Written request — Starting at the line that contains "Continue the build123d" and stopping at the line that contains "POCKET_FOOT_RADIUS = 41.99", repeat every line exactly, the two end lines included, and nothing else.
----
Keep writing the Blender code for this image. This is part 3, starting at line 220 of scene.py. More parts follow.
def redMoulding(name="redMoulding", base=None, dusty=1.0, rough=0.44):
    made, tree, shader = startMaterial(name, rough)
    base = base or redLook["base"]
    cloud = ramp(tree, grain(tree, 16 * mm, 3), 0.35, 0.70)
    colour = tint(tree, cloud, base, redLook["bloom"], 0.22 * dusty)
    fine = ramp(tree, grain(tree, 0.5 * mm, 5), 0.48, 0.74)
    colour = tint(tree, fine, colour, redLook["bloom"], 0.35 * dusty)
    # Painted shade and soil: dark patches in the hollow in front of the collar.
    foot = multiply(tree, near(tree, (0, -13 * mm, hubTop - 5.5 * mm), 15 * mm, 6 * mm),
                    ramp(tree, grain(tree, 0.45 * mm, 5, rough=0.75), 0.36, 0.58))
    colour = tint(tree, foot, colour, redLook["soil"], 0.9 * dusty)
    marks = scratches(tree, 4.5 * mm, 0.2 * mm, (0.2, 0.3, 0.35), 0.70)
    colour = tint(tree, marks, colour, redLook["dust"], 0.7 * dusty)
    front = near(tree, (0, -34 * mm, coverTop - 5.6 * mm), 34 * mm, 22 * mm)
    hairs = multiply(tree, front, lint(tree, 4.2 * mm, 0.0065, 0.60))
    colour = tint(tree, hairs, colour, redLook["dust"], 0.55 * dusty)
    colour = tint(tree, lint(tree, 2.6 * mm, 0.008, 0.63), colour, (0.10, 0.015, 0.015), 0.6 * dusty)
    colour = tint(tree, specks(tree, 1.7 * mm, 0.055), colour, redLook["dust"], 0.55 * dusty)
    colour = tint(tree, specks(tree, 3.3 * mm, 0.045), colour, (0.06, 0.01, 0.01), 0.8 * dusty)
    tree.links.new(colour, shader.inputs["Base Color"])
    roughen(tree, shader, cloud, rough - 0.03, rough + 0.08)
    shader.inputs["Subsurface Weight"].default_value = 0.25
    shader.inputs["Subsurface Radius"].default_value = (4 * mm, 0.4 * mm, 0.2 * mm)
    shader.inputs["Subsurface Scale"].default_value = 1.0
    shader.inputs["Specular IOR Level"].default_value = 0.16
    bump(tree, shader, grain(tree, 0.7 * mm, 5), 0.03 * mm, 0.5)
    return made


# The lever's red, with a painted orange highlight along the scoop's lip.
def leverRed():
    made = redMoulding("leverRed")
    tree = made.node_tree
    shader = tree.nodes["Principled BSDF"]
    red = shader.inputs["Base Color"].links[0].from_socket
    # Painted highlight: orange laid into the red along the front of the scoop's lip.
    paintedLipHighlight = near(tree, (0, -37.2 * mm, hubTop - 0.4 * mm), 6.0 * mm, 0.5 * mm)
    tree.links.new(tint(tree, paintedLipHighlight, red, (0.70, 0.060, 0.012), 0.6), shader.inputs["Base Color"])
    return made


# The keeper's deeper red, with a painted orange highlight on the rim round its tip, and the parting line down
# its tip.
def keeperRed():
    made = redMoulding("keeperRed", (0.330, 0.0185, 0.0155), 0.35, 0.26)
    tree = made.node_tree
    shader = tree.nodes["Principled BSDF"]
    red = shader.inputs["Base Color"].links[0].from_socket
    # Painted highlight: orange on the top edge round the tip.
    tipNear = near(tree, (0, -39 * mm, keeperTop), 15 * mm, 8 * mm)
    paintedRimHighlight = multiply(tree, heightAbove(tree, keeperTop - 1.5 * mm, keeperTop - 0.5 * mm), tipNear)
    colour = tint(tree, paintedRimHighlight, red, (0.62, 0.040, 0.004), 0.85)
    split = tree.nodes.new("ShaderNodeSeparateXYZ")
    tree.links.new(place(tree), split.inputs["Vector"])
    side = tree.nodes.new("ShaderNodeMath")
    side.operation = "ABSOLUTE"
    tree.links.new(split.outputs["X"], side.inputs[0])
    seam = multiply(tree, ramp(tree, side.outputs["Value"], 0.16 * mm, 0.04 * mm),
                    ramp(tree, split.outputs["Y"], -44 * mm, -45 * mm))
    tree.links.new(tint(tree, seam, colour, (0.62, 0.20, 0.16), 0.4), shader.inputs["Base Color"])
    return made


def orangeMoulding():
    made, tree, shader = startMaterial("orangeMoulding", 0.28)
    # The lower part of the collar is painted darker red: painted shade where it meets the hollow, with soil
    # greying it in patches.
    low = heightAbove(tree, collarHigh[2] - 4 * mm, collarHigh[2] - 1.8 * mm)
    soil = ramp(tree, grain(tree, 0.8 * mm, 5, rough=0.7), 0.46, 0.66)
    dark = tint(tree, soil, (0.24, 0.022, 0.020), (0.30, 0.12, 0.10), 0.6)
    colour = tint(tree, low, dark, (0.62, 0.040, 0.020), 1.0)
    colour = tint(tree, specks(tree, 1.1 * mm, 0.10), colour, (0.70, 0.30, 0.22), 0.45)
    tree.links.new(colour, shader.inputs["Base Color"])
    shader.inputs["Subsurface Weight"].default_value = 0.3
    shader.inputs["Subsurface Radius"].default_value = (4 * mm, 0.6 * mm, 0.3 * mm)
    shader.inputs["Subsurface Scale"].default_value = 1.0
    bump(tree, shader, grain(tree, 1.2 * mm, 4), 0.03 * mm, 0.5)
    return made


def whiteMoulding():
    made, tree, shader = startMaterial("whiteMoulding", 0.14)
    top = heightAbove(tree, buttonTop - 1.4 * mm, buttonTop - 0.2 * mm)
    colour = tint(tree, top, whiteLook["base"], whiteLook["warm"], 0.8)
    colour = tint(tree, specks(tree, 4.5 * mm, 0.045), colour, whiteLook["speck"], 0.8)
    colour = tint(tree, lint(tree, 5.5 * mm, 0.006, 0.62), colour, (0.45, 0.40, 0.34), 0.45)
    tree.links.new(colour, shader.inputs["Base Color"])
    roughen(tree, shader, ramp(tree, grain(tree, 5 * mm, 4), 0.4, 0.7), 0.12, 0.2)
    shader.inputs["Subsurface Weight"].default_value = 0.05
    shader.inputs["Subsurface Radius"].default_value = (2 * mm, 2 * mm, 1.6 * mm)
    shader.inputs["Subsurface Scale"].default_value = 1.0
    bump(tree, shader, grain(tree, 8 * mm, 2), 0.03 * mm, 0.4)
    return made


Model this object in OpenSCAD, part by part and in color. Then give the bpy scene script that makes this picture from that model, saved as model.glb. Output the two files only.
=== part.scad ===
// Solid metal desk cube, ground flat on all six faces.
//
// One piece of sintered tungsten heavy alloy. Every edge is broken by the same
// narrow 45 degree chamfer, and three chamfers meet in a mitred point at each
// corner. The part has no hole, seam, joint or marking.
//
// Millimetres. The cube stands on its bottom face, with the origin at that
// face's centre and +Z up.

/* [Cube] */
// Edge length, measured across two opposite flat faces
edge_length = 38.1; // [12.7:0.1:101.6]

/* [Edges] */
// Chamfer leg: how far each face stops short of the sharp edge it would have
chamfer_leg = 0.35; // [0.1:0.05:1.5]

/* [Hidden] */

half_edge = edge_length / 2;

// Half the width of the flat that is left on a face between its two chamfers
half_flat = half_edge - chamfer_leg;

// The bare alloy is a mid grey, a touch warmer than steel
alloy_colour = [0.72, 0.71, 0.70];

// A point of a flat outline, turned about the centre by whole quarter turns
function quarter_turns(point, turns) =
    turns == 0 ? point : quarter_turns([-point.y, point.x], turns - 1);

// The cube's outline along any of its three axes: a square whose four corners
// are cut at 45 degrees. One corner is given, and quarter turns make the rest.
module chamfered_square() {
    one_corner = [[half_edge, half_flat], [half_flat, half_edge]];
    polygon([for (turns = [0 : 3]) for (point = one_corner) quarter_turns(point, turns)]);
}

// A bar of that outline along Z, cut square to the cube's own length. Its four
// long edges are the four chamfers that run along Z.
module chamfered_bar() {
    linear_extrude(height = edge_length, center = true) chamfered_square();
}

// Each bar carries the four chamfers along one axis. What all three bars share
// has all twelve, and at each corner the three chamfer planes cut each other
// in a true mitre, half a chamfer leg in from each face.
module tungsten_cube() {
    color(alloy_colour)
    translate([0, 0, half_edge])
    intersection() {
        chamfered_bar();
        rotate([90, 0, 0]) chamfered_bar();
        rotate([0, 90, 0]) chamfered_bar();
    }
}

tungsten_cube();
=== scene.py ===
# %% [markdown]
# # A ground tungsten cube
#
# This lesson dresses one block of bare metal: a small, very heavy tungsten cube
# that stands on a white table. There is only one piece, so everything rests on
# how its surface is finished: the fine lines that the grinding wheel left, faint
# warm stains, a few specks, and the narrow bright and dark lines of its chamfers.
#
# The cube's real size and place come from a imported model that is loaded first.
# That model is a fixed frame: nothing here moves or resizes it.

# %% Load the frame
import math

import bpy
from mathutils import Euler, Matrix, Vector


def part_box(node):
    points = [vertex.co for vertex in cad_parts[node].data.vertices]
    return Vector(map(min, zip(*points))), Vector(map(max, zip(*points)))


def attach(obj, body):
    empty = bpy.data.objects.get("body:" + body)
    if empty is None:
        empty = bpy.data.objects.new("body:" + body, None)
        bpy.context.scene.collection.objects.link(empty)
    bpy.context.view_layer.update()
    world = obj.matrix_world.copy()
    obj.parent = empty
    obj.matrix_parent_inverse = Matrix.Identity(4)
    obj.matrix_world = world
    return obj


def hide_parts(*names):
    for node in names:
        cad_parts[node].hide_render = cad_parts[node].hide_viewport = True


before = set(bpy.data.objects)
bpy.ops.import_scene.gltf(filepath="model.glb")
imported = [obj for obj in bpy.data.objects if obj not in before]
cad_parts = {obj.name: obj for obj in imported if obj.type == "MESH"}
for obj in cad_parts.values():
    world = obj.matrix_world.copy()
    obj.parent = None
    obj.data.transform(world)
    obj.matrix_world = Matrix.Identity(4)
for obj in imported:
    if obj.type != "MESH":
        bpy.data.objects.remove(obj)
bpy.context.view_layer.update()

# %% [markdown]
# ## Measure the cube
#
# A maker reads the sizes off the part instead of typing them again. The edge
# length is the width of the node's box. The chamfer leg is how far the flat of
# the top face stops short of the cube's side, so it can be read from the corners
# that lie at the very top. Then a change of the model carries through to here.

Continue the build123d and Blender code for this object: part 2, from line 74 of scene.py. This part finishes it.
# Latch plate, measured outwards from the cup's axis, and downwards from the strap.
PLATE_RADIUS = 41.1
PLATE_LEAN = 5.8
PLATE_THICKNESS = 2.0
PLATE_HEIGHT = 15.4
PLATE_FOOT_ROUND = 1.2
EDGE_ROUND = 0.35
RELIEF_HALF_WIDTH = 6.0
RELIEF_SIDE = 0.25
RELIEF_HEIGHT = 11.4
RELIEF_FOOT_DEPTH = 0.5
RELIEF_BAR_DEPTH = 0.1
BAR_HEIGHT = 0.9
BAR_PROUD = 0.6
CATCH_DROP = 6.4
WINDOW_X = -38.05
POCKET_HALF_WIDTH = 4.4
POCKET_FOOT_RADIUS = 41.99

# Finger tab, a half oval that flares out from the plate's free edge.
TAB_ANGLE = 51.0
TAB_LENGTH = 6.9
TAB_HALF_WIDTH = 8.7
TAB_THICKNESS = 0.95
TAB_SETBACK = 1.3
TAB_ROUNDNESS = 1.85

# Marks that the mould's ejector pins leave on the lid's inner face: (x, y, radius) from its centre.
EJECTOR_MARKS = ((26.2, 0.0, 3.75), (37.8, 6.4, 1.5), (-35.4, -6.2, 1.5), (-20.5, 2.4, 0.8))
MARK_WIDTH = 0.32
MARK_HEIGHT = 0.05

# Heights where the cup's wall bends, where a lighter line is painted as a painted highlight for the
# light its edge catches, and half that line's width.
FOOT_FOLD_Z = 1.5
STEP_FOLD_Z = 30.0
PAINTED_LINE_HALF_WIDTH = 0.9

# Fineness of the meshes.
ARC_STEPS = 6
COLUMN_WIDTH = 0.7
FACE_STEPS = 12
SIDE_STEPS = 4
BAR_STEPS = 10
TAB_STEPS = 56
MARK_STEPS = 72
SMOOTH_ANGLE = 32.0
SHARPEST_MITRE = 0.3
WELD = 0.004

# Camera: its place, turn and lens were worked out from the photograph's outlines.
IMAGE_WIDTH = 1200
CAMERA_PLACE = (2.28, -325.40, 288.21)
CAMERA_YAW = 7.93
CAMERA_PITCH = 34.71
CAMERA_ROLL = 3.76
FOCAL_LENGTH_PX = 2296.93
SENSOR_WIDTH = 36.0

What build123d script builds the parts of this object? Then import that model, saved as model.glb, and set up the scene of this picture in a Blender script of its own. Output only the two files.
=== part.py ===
----
The output —
Continue the build123d and Blender code for this object: part 2, from line 74 of scene.py. This part finishes it.
# Latch plate, measured outwards from the cup's axis, and downwards from the strap.
PLATE_RADIUS = 41.1
PLATE_LEAN = 5.8
PLATE_THICKNESS = 2.0
PLATE_HEIGHT = 15.4
PLATE_FOOT_ROUND = 1.2
EDGE_ROUND = 0.35
RELIEF_HALF_WIDTH = 6.0
RELIEF_SIDE = 0.25
RELIEF_HEIGHT = 11.4
RELIEF_FOOT_DEPTH = 0.5
RELIEF_BAR_DEPTH = 0.1
BAR_HEIGHT = 0.9
BAR_PROUD = 0.6
CATCH_DROP = 6.4
WINDOW_X = -38.05
POCKET_HALF_WIDTH = 4.4
POCKET_FOOT_RADIUS = 41.99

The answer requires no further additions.